### Set problem
Quote verbatim every line from the line containing "Recreate this object" to the line containing "of the trough.", inclusive of both, and no other line.

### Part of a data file
------------------------------------
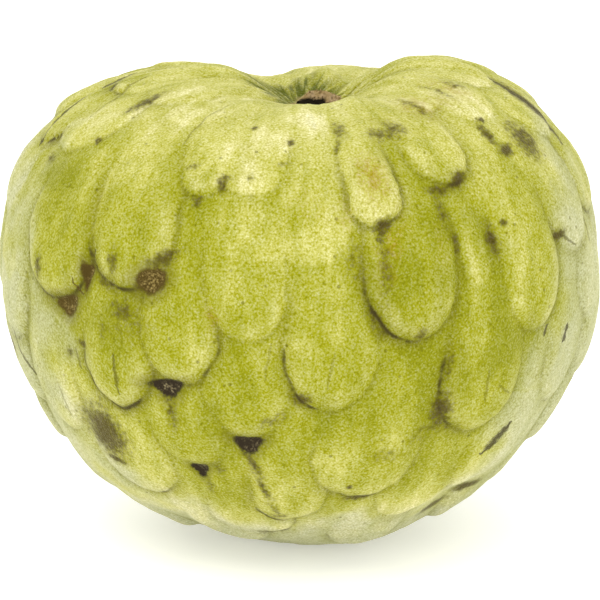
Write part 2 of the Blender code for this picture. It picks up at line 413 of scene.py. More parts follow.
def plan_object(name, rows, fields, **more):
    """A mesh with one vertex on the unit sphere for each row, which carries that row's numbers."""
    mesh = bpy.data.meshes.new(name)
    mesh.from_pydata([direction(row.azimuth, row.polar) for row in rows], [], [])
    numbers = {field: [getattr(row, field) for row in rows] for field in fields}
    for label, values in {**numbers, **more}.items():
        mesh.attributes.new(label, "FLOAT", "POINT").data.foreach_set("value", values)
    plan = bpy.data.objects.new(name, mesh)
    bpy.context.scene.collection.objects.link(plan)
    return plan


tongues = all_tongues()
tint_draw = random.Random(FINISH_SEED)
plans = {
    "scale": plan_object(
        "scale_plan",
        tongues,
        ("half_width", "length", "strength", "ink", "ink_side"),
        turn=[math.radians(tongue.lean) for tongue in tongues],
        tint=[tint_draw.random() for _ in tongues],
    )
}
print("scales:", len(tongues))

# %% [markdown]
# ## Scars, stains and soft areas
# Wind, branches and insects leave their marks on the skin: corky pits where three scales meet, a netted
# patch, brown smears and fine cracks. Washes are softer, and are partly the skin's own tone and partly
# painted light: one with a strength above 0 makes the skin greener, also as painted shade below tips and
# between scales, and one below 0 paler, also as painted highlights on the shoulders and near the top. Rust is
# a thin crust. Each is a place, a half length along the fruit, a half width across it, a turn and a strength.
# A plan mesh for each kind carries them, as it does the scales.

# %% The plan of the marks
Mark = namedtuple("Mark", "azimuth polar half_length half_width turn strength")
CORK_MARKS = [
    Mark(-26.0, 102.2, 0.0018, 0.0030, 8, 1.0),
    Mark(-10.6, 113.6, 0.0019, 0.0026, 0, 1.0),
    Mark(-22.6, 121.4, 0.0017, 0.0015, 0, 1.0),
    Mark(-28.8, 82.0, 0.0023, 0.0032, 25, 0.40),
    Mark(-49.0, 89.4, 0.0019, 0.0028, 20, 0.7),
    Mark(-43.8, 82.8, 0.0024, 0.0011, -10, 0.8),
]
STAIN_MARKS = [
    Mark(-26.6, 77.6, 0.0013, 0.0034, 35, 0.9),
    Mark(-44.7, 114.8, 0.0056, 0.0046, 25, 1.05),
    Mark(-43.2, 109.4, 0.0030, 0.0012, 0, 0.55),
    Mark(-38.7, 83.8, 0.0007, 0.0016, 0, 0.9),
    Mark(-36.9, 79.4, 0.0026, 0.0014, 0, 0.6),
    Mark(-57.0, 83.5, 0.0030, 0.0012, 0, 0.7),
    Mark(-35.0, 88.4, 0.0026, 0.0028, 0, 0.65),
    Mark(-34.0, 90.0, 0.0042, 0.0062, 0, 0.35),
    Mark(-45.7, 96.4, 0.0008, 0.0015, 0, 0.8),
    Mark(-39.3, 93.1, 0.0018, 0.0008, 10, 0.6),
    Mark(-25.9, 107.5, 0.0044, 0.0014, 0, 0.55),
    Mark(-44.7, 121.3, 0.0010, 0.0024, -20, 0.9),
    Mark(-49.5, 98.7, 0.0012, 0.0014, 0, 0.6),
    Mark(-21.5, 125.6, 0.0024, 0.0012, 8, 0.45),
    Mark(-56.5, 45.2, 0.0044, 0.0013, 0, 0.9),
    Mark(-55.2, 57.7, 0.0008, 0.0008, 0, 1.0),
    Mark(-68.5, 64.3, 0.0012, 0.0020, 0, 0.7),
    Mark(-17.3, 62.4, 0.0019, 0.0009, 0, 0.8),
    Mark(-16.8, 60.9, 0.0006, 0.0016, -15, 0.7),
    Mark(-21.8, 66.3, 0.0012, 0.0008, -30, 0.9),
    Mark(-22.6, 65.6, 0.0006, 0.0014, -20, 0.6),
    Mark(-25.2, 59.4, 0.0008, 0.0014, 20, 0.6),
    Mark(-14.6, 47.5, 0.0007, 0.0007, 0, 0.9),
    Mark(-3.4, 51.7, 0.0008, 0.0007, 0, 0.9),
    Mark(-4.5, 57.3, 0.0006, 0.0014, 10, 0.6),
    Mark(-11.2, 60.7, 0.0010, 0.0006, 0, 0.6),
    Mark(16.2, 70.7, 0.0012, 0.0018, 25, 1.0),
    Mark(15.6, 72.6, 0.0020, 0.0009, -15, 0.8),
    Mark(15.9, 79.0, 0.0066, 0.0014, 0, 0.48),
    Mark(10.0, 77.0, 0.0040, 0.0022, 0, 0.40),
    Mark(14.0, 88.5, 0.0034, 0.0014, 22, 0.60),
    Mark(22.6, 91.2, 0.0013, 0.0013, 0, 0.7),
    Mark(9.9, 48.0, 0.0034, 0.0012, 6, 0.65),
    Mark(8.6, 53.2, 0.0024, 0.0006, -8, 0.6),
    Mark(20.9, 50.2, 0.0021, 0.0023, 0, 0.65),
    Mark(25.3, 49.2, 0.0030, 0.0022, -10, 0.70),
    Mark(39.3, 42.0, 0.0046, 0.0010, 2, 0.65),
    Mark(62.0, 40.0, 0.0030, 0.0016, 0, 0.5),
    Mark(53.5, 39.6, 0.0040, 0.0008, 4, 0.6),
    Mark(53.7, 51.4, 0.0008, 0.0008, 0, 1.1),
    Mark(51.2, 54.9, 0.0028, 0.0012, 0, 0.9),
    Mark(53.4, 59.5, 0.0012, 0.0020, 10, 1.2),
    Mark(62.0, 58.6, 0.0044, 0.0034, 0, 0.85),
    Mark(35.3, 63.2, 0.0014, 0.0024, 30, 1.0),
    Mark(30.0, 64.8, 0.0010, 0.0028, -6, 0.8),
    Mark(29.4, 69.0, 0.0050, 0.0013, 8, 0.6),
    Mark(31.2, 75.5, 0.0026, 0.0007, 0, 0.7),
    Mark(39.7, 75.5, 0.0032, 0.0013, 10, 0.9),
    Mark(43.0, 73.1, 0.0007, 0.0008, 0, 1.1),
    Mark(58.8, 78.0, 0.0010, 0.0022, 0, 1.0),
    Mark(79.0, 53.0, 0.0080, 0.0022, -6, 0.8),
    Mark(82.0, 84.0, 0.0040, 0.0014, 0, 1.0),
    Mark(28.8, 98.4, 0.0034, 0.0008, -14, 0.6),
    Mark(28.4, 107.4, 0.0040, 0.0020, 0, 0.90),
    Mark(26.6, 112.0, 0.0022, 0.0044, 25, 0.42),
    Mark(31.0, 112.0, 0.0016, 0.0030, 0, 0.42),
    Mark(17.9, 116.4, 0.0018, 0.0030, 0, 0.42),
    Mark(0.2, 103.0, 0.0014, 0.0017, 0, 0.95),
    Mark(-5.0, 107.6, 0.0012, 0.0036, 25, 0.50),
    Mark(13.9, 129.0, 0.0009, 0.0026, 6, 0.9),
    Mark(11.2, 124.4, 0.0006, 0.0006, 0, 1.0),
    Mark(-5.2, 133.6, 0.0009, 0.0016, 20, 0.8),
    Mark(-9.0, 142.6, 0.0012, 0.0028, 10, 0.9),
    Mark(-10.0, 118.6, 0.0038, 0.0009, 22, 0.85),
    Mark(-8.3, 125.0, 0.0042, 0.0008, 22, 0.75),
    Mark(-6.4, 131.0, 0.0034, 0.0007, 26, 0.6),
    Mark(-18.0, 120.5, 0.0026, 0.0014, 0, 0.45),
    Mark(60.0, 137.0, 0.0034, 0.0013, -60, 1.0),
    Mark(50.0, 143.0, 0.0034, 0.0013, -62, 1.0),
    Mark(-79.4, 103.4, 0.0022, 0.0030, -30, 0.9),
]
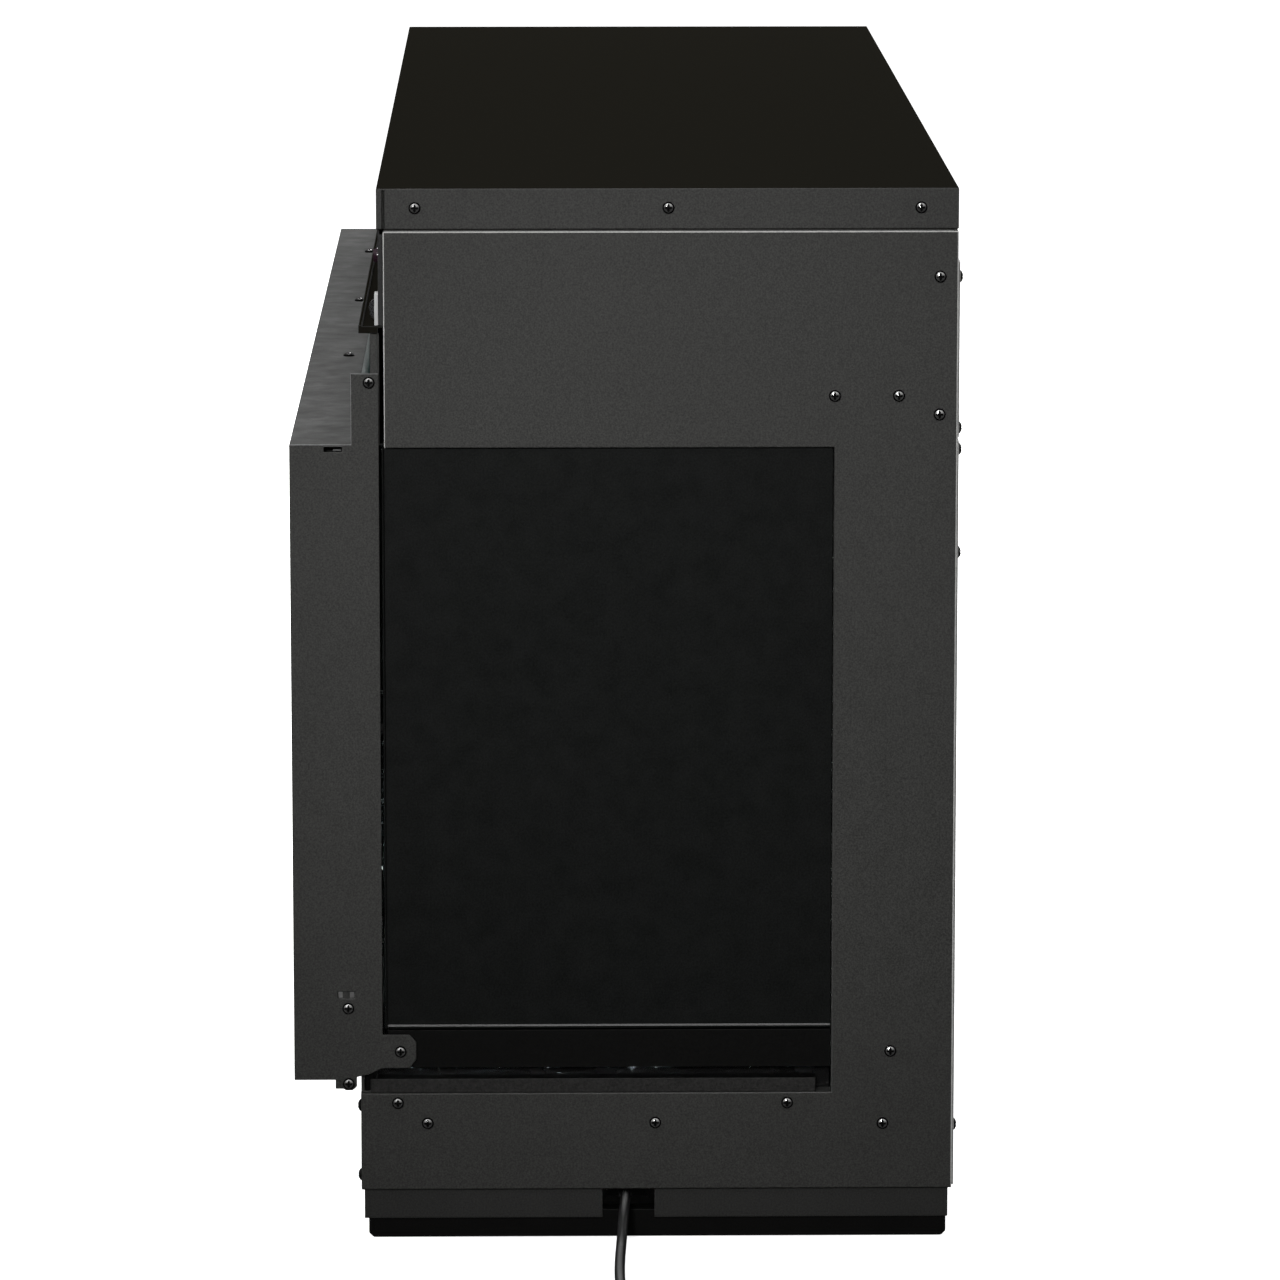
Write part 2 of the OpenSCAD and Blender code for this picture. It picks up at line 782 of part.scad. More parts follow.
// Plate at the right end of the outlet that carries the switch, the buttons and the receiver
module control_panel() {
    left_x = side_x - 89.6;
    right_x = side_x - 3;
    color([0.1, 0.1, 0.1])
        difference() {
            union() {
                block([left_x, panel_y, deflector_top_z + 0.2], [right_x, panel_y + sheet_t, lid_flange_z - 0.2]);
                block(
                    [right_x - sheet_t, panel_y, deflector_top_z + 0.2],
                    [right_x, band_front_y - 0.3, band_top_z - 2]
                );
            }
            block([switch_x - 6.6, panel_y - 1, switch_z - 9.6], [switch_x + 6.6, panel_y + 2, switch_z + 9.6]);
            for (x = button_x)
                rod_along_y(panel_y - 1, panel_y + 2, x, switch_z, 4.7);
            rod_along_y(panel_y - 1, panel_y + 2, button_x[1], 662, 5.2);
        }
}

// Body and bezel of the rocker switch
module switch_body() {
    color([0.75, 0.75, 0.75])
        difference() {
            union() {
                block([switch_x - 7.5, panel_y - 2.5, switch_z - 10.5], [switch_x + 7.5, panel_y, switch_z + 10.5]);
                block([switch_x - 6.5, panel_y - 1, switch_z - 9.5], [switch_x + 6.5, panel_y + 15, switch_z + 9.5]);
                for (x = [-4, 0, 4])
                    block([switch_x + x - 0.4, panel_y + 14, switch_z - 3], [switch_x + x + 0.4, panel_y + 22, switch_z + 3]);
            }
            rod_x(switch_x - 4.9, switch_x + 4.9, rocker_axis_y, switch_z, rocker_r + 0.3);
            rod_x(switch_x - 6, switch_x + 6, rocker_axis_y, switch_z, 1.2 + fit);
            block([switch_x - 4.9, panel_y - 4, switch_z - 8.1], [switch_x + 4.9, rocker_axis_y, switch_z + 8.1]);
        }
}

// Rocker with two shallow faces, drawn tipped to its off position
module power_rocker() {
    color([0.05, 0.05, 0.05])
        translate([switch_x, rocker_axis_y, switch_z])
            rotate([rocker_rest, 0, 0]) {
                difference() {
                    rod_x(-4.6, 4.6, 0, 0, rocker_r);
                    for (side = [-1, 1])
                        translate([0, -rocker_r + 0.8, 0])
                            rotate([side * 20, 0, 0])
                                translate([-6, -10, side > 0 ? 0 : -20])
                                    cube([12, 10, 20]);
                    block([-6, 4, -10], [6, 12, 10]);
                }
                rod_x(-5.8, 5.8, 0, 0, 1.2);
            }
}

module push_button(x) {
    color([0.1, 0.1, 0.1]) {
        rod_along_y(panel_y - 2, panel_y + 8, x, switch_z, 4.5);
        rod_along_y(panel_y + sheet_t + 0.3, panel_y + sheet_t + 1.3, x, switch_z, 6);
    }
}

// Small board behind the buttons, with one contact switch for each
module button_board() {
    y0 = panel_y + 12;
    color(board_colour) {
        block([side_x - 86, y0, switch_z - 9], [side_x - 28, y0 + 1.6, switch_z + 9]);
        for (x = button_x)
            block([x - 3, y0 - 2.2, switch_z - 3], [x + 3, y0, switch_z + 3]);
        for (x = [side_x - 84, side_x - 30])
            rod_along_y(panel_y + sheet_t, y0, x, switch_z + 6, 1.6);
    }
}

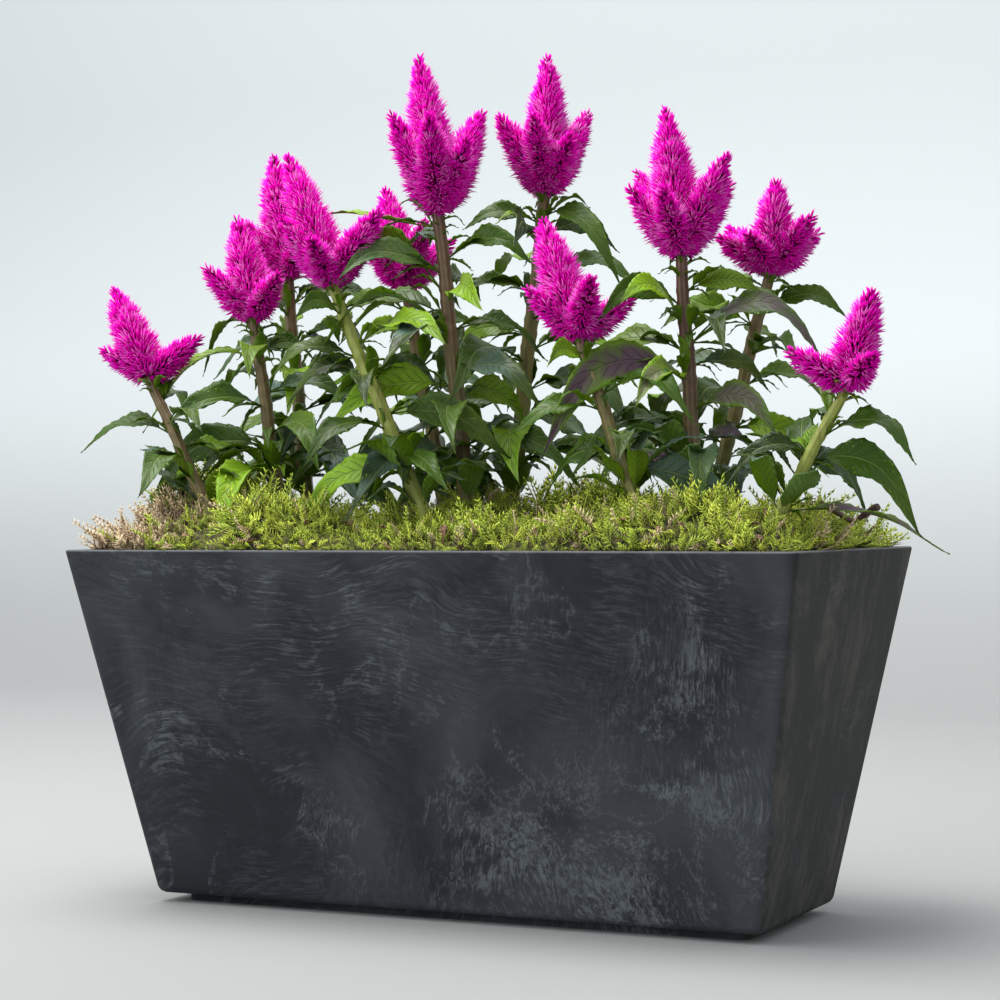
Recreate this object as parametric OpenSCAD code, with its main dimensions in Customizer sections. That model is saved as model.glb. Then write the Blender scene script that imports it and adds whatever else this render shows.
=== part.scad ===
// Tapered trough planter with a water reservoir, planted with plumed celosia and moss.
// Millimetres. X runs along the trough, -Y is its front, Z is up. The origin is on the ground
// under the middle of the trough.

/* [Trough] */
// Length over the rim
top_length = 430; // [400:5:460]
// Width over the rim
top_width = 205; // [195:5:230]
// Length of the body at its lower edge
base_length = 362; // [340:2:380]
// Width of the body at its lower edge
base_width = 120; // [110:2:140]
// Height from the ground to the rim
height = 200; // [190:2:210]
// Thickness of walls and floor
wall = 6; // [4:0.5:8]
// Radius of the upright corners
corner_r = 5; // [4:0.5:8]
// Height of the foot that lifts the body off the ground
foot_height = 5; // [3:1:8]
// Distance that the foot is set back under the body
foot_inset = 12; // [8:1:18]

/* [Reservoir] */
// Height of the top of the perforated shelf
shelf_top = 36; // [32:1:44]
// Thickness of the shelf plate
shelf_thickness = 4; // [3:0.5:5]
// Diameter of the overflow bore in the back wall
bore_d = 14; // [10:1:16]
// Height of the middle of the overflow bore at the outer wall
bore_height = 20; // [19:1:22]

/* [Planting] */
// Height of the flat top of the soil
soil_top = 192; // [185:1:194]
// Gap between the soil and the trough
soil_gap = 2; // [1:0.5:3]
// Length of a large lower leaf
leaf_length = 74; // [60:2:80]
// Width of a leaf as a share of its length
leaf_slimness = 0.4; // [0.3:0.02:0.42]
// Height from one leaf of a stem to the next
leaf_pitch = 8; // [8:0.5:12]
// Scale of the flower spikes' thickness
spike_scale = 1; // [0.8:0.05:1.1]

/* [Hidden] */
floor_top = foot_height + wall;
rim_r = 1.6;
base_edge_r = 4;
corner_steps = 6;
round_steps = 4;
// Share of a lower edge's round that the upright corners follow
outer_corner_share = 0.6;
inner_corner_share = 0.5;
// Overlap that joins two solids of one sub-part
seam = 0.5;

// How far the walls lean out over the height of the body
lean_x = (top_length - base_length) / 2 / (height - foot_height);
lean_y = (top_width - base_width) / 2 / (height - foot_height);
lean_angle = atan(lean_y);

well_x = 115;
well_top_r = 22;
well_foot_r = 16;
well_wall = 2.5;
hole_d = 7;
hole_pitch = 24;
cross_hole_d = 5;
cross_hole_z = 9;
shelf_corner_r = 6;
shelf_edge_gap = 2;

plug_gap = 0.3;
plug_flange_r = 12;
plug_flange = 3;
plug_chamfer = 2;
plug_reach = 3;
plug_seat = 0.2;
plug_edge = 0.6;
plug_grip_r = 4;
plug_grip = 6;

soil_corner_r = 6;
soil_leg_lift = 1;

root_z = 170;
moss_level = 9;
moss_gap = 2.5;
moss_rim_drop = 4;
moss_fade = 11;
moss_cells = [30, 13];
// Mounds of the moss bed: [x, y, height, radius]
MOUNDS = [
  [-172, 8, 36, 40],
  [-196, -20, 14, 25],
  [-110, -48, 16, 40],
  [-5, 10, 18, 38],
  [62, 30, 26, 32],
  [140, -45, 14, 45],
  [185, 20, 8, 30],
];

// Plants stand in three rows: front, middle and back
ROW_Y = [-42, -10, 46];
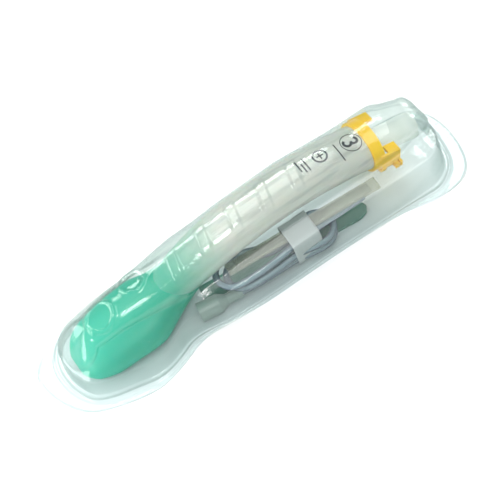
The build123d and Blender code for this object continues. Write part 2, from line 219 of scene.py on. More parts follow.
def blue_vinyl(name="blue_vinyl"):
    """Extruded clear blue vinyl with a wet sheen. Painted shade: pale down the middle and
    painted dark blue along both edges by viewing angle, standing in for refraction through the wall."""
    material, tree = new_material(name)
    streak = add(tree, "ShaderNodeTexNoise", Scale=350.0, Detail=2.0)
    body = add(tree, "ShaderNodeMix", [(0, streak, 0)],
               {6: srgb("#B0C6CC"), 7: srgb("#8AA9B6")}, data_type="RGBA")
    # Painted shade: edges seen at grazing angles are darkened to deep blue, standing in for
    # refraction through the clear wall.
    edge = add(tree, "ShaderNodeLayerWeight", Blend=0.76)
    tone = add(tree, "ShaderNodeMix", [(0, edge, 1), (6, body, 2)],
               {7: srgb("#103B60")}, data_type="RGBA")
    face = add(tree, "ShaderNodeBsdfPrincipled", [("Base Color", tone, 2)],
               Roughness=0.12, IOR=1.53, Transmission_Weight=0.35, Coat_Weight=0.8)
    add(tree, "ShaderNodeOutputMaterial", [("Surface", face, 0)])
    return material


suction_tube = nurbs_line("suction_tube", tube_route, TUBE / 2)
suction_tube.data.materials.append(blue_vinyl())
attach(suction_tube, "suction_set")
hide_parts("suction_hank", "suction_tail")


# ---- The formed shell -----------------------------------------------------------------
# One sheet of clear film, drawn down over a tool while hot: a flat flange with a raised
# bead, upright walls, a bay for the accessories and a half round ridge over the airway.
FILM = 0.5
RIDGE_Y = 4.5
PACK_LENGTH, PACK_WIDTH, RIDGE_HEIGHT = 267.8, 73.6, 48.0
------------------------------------
### Output of the task
Recreate this object as parametric OpenSCAD code, with its main dimensions in Customizer sections. That model is saved as model.glb. Then write the Blender scene script that imports it and adds whatever else this render shows.
=== part.scad ===
// Tapered trough planter with a water reservoir, planted with plumed celosia and moss.
// Millimetres. X runs along the trough, -Y is its front, Z is up. The origin is on the ground
// under the middle of the trough.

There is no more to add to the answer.